### AIM OF THE EXERCISE:
Without omitting anything, return the records precisely as given.

(Scripts that build objects)
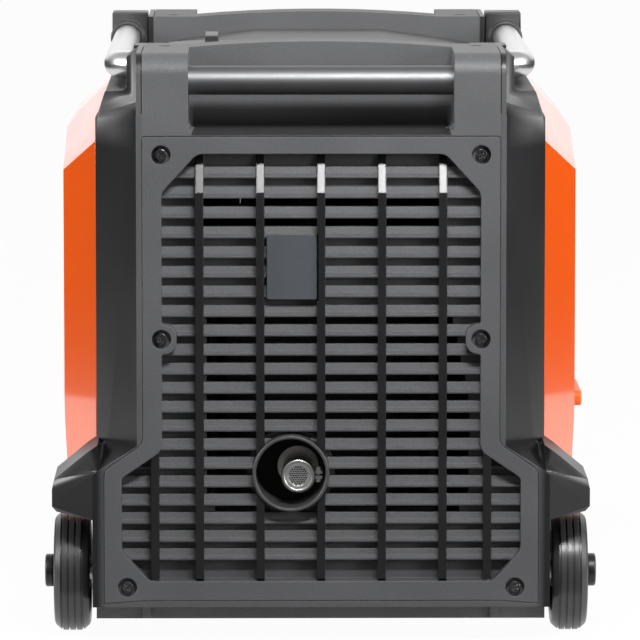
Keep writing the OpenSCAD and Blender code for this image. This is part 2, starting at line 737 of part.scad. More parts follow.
// Section of the right-hand panel, from its lower lip round to its top lip
side_face = [[side_h - 3, side_low_z], [side_h - 0.5, 174], [side_h, 190], [side_h, side_top_z],
    [side_h - 10, side_top_z + 15.5]];
lip_x = rail_x + 9.5;                    // inner edge of the top lip
lip_z = ledge_z - 2;
side_inner = inset(concat([[150, side_low_z]], side_face, [[lip_x, lip_z], [150, lip_z]]), wall);

// Slanted end: how far it has come out at distance y from the end
slant = (side_h - flank_h - 0.2) / side_slant;
function slant_x(y) = flank_h + 0.2 + slant * y;
past = side_slant + 40;

// The top falls by hip_rise per mm towards each end and by hip_fall per mm outwards
hip_z = ledge_z - 45;                    // its height at the corner of the cover
hip_rise = 0.281;
hip_fall = 1.664;

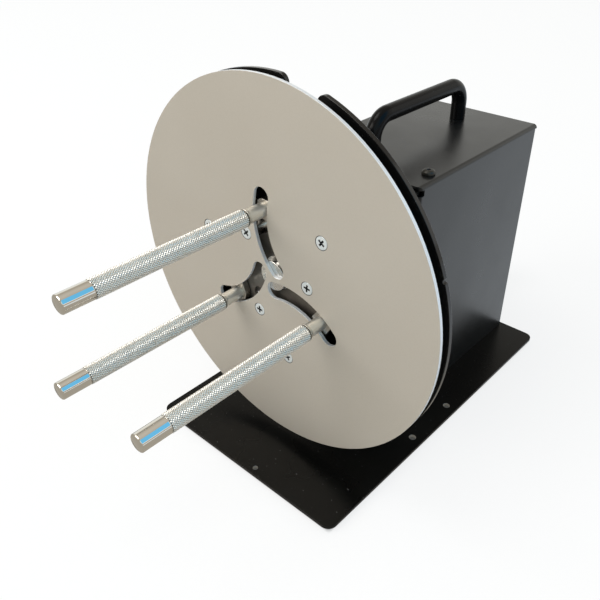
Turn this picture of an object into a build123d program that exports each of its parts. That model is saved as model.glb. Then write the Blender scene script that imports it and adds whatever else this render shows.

### SOLUTION FOR THIS PROBLEM:
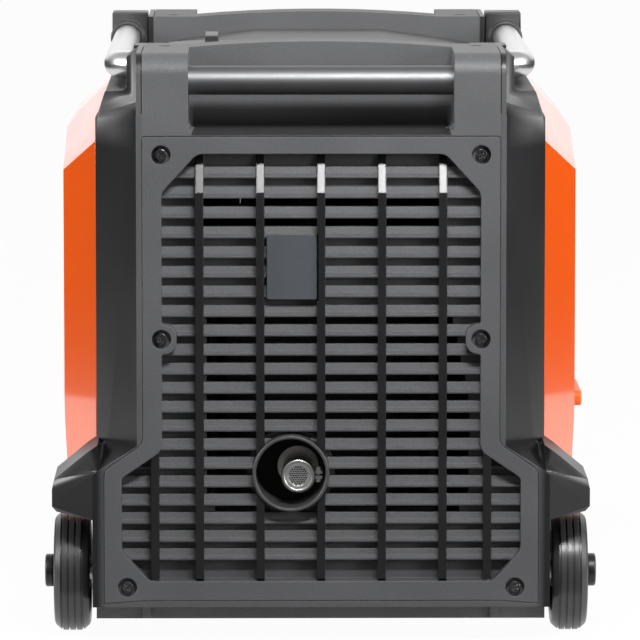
Keep writing the OpenSCAD and Blender code for this image. This is part 2, starting at line 737 of part.scad. More parts follow.
// Section of the right-hand panel, from its lower lip round to its top lip
side_face = [[side_h - 3, side_low_z], [side_h - 0.5, 174], [side_h, 190], [side_h, side_top_z],
    [side_h - 10, side_top_z + 15.5]];
lip_x = rail_x + 9.5;                    // inner edge of the top lip
lip_z = ledge_z - 2;
side_inner = inset(concat([[150, side_low_z]], side_face, [[lip_x, lip_z], [150, lip_z]]), wall);

// Slanted end: how far it has come out at distance y from the end
slant = (side_h - flank_h - 0.2) / side_slant;
function slant_x(y) = flank_h + 0.2 + slant * y;
past = side_slant + 40;

// The top falls by hip_rise per mm towards each end and by hip_fall per mm outwards
hip_z = ledge_z - 45;                    // its height at the corner of the cover
hip_rise = 0.281;
hip_fall = 1.664;

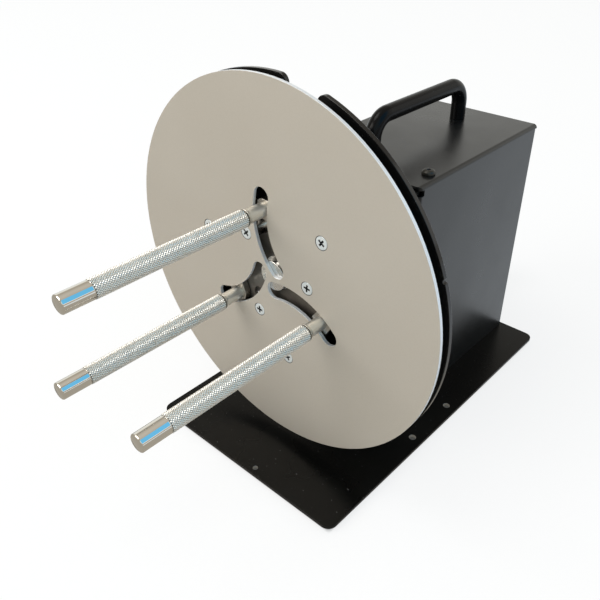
Turn this picture of an object into a build123d program that exports each of its parts. That model is saved as model.glb. Then write the Blender scene script that imports it and adds whatever else this render shows.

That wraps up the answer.